Evans, on the other hand, has not previewed Saturday’s course.
“From what I understand, it is a really hard time trial” Evans said. “Not only is it long, but there is really not much flat involved. It’s going to be pretty tough. It’s going to be long, at 55km, but also long in time because it’s not on particularly fast roads, and with the gradient, it’s not going to be a real fast time trial. I had a bit of a look at the maps and so on. [It's] undulating and winding and then one or two quite steep climbs.”
Evans added that he didn’t necessarily view Wiggins as the favorite, due to the course’s profile.
“If you look at his time trials in the stage races he did last year, you would consider [Wiggins the favorite],” Evans said. “But it’s not a perfect time trial [route] for him. He is probably more suited to a flatter, faster time trial. But if he comes around with the form he had at Tour of Romandie last year, on a hilly time trial, of course he could make some big time gains. It’s a bit hard to judge.”
And even if Wiggins does take the race lead on Saturday, there’s no guarantee he will hold it for two weeks, all the way to Breschia, as he did at the Tour last year.

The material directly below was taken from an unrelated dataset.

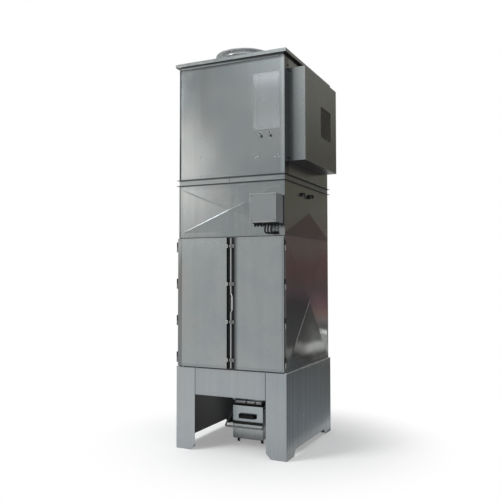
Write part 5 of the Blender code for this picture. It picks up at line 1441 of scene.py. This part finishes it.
# What the front sheets reflect: bright at the left about head height, darker to the right of it.
def frontCard():
    make = Finish("frontCard")
    x, z = make.axis(0), make.axis(2)
    left = make.fall(x, -3.75, -3.05)
    band = make.step(z, 2.0, 2.7) * make.fall(z, 3.4, 4.1)
    right = make.step(x, -2.6, -1.9)
    above = make.step(z, 4.5, 5.1)
    middling = make.step(z, 3.8, 4.1) * make.fall(z, 4.35, 4.8)
    low = make.fall(z, 2.25, 2.6)
    glare = (make.step(z, 2.0, 2.7) * 1.15 + make.step(z, 3.1, 3.6) * 0.72) * make.fall(z, 3.85, 4.35)
    amount = (0.92 + left * glare - left * make.step(z, 3.8, 4.4) * 0.78 - (1.0 - left) * band * 0.20
              + right * above * 0.75 - (1.0 - left) * middling * 0.10 - (1.0 - left) * low * 0.07)
    hue = make.blend(left, (0.99, 1.0, 1.0), (1.06, 1.0, 0.95))
    card(make, [(-9, -6, -0.9), (2.0, -6, -0.9), (2.0, -6, 8), (-9, -6, 8)], make.shade(hue, amount))


# A small bright window high on the left, for the glint along folds and creases.
def sparkCard():
    make = Finish("sparkCard")
    pane = make.shade(make.blend(make.noise(1.5), (1.0, 1.0, 1.0), (0.97, 0.98, 1.0)),
                      studio["spark"] + make.noise(0.9) * 0.2)
    at, aim = Vector((-3.55, -4.14, 4.63)), Vector((0, -0.54, 2.05))
    place = frameTo(at, aim - at)
    corners = ((-0.20, -0.50), (1.05, -0.50), (1.05, 0.34), (-0.20, 0.34))
    card(make, [place @ Vector((u, v, 0)) for u, v in corners], pane)


# What the right side reflects: a dim hall by height with a warm wall in front, a lit streak, a small
# window, a low shelf and a dark corner; and the floor beside the collector.
def sideCard():
    make = Finish("sideCard")
    x, z = make.axis(0), make.axis(2)
    hall = make.ramp(z * 0.2, [(0.0, (0.100, 0.095, 0.090)), (1.0, (0.32, 0.30, 0.265)), (0.07, (0.20, 0.195, 0.185)),
                               (0.14, (0.172, 0.168, 0.158)), (0.19, (0.150, 0.130, 0.135)),
                               (0.24, (0.150, 0.112, 0.118)), (0.30, (0.165, 0.102, 0.098)),
                               (0.35, (0.175, 0.108, 0.098)), (0.40, (0.195, 0.148, 0.136)),
                               (0.46, (0.195, 0.148, 0.138)), (0.51, (0.185, 0.178, 0.145)),
                               (0.62, (0.175, 0.165, 0.130)), (0.70, (0.145, 0.134, 0.108)),
                               (0.84, (0.240, 0.228, 0.198))])
    wall = make.ramp(z * 0.5, [(0.30, (0.180, 0.165, 0.160)), (0.60, (0.165, 0.112, 0.120)),
                               (0.365, (0.33, 0.28, 0.27)), (0.41, (0.36, 0.24, 0.215)),
                               (0.49, (0.27, 0.155, 0.168))])
    byWall = make.fall(x, 1.92, 1.98) * make.step(z, 0.5, 0.6) * make.fall(z, 1.15, 1.3)
    hall = make.blend(byWall, hall, wall)
    slant = z + (x - 2.2) * 0.15 - 0.20
    streak = (make.step(x, 2.00, 2.03) * (1.0 - make.step(x, 2.05, 2.45) * 0.6)
              * make.fall(slant * slant, 0.0002, 0.0110))
    wide, tall = x - 1.79, z - 0.52
    pane = make.fall(wide * wide, 0.0020, 0.0060) * make.fall(tall * tall, 0.0006, 0.0020)
    shelf = make.fall(x, 1.995, 2.025) * make.fall(z, 0.45, 0.49) * make.step(z, 0.0, 0.20)
    corner = make.step(x, 1.92, 2.25) * make.fall(z, 0.9, 1.3)
    drift = make.noise(1.1, 3.0, 0.5)
    amount = (0.86 + drift * 0.28) * (1.0 - corner * 0.42) + streak * 5.0 + pane * 14.0 + shelf * 2.2
    card(make, [(0.95, 5, 0.004), (8, 5, 0.004), (8, 5, 8), (0.95, 5, 8)], make.shade(hall, amount))
    make = Finish("sideFloorCard")
    far = make.step(make.axis(1), 0.6, 3.0) + make.step(make.axis(1), 3.6, 4.6) * 1.8
    tone = make.shade(make.blend(far.least(1.0), (0.92, 1.0, 1.06), (0.98, 1.0, 1.0)), 0.29 - far * 0.06)
    card(make, [(0.62, -0.55, 0.003), (8, -0.55, 0.003), (8, 5, 0.003), (0.62, 5, 0.003)], tone)


makeFloor()
makeWorld()
for name, lamp in studio["lamps"].items():
    softBox(name, *lamp)
frontCard()
sparkCard()
sideCard()
print("studio made")

# The camera that the photo was fitted with.
view = {"at": (2.364, -5.3293, 1.5011), "turn": (math.pi / 2 + 0.0384, 0.0013, 0.4363), "lens": 45.73,
        "sensor": 36.0}
lens = bpy.data.cameras.new("view")
lens.lens, lens.sensor_width = view["lens"], view["sensor"]
camera = bpy.data.objects.new("view", lens)
camera.location, camera.rotation_euler = view["at"], view["turn"]
bpy.context.scene.collection.objects.link(camera)
bpy.context.scene.camera = camera
bpy.context.scene.view_settings.view_transform = "Standard"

This Giro offers several significant climbs, including the 149km 15th stage from Cesana Torinese to Col du Galibier that has two monster ascents — Mont Cenis and the Télégraphe —packed into the stage before hitting the giant of the Alps at Galibier. The 203km 20th stage from Silandro to the Tre Cime in the Dolomites features five major climbs, with the Tre Cime summit hitting 12 percent over the final three kilometers. This stage is so hard and so demanding that nothing will be secured until the pink jersey is across the line.
How much Saturday’s TT plays into the GC standings at that point won’t be known for another two weeks. But right now, it will factor in as the most important stage of the first week.